- **DATASET CONTENT**:
* START *
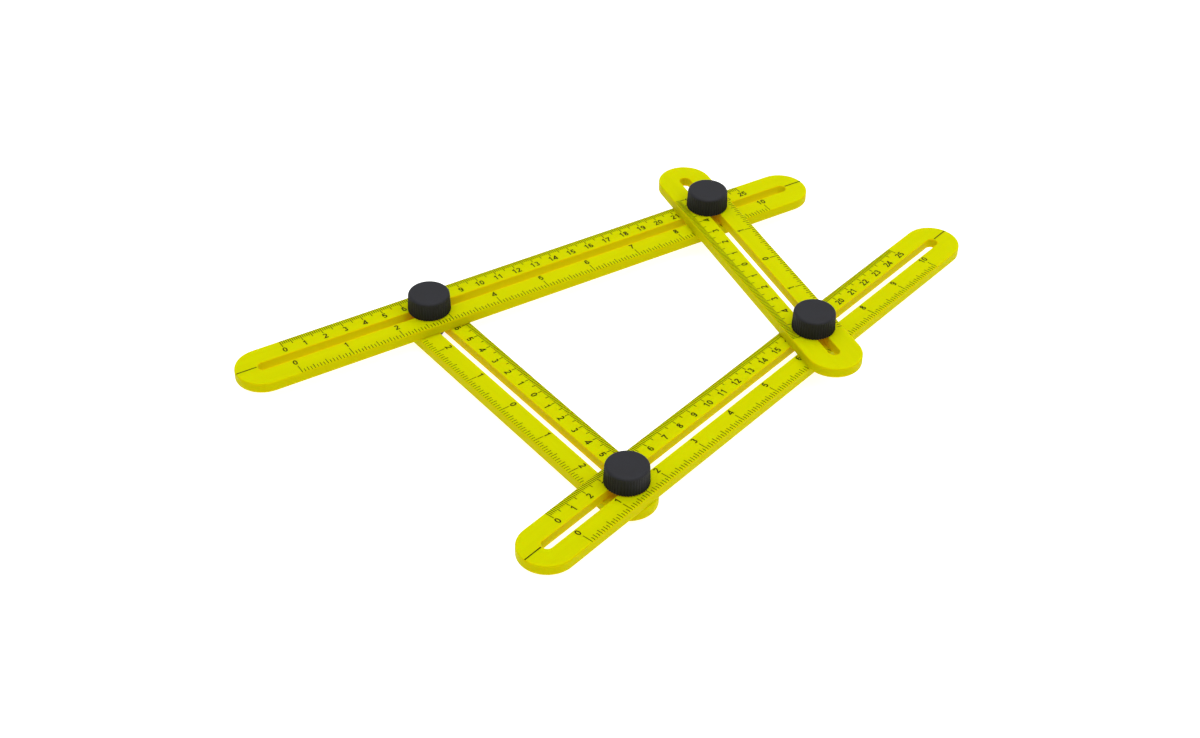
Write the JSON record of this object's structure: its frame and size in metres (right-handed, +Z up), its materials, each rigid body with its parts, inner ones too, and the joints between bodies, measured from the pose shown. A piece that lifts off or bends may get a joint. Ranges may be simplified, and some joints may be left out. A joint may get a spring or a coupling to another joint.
{
  "type": "multi-angle folding ruler",
  "caption": "Hinged frame of slotted, scaled rulers clamped at their crossings by fluted thumb knobs, set to copy and mark out an angle.",
  "frame": {"origin": "middle of the whole outline in plan, on the plane of the lowest bolt heads that the tool stands on", "axes": "+X along the rear long ruler from its zero end, +Y across it away from the front long ruler, +Z up through the bolts to the knobs"},
  "size_m": [0.3452, 0.2137, 0.0272],
  "materials": {
    "ruler_plastic": "satin moulded",
    "print_ink": "pad printed",
    "knob_plastic": "fine moulded",
    "bolt_steel": "black oxide",
    "washer_steel": "zinc plated",
    "insert_brass": "machined"
  },
  "bodies": {
    "rear_ruler": {"long_ruler_rear": "ruler_plastic"},
    "rear_right_bolt": {"bolt_rear_right": "bolt_steel"},
    "rear_right_washer": {"washer_rear_right": "washer_steel"},
    "right_ruler": {"short_ruler_right": "ruler_plastic"},
    "rear_right_knob": {"knob_rear_right": "knob_plastic", "insert_rear_right": "insert_brass"},
    "left_ruler": {"short_ruler_left": "ruler_plastic", "bolt_rear_left": "bolt_steel", "washer_rear_left": "washer_steel"},
    "rear_left_knob": {"knob_rear_left": "knob_plastic", "insert_rear_left": "insert_brass"},
    "front_right_bolt": {"bolt_front_right": "bolt_steel", "washer_front_right": "washer_steel"},
    "front_ruler": {"long_ruler_front": "ruler_plastic"},
    "front_right_knob": {"knob_front_right": "knob_plastic", "insert_front_right": "insert_brass"},
    "front_left_bolt": {"bolt_front_left": "bolt_steel", "washer_front_left": "washer_steel"},
    "front_left_knob": {"knob_front_left": "knob_plastic", "insert_front_left": "insert_brass"}
  },
  "joints": [
    {"name": "rear_slide", "type": "slide", "parent": "rear_ruler", "child": "rear_right_bolt", "axis": [1, 0, 0], "range_m": [-0.0825, 0.044]},
    {"name": "right_swivel", "type": "hinge", "parent": "rear_right_bolt", "child": "rear_right_washer", "pos_m": [0.07818, 0.06974, 0.0076], "axis": [0, 0, 1], "range_deg": [-14, 0]},
    {"name": "right_slide", "type": "slide", "parent": "rear_right_washer", "child": "right_ruler", "axis": [0.1236, 0.9923, 0], "range_m": [-0.024, 0.019]},
    {"name": "rear_right_knob_turn", "type": "hinge", "parent": "rear_right_bolt", "child": "rear_right_knob", "pos_m": [0.07818, 0.06974, 0.0076], "axis": [0, 0, 1], "range_deg": [0, 360]},
    {"name": "left_swivel", "type": "hinge", "parent": "rear_right_bolt", "child": "left_ruler", "pos_m": [-0.07612, 0.06974, 0.0076], "axis": [0, 0, 1], "range_deg": [-14, 0]},
    {"name": "rear_left_knob_turn", "type": "hinge", "parent": "left_ruler", "child": "rear_left_knob", "pos_m": [-0.07612, 0.06974, 0.0076], "axis": [0, 0, 1], "range_deg": [0, 360]},
    {"name": "fold", "type": "hinge", "parent": "rear_right_bolt", "child": "front_right_bolt", "pos_m": [0.1009, 0.01283, 0.0076], "axis": [0, 0, 1], "range_deg": [-28, 0]},
    {"name": "front_slide", "type": "slide", "parent": "front_right_bolt", "child": "front_ruler", "axis": [0.9503, 0.3113, 0], "range_m": [-0.0985, 0.05]},
    {"name": "front_right_knob_turn", "type": "hinge", "parent": "front_right_bolt", "child": "front_right_knob", "pos_m": [0.06492, -0.03677, 0.0076], "axis": [0, 0, 1], "range_deg": [0, 360]},
    {"name": "front_left_swivel", "type": "hinge", "parent": "front_right_bolt", "child": "front_left_bolt", "pos_m": [-0.06128, -0.07811, 0.0076], "axis": [0, 0, 1], "range_deg": [0, 14]},
    {"name": "front_left_knob_turn", "type": "hinge", "parent": "front_left_bolt", "child": "front_left_knob", "pos_m": [-0.06128, -0.07811, 0.0076], "axis": [0, 0, 1], "range_deg": [0, 360]}
  ],
  "couplings": [
    {"joint": "left_swivel", "follows": "fold", "ratio": 0.5},
    {"joint": "right_swivel", "follows": "fold", "ratio": 0.5},
    {"joint": "front_left_swivel", "follows": "fold", "ratio": -0.5}
  ]
}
* END *
- **GIVEN REQUEST**: Locate all lines that include the word "joints" and copy them out.

- **PROBLEM SOLUTION**:
Write the JSON record of this object's structure: its frame and size in metres (right-handed, +Z up), its materials, each rigid body with its parts, inner ones too, and the joints between bodies, measured from the pose shown. A piece that lifts off or bends may get a joint. Ranges may be simplified, and some joints may be left out. A joint may get a spring or a coupling to another joint.
  "joints": [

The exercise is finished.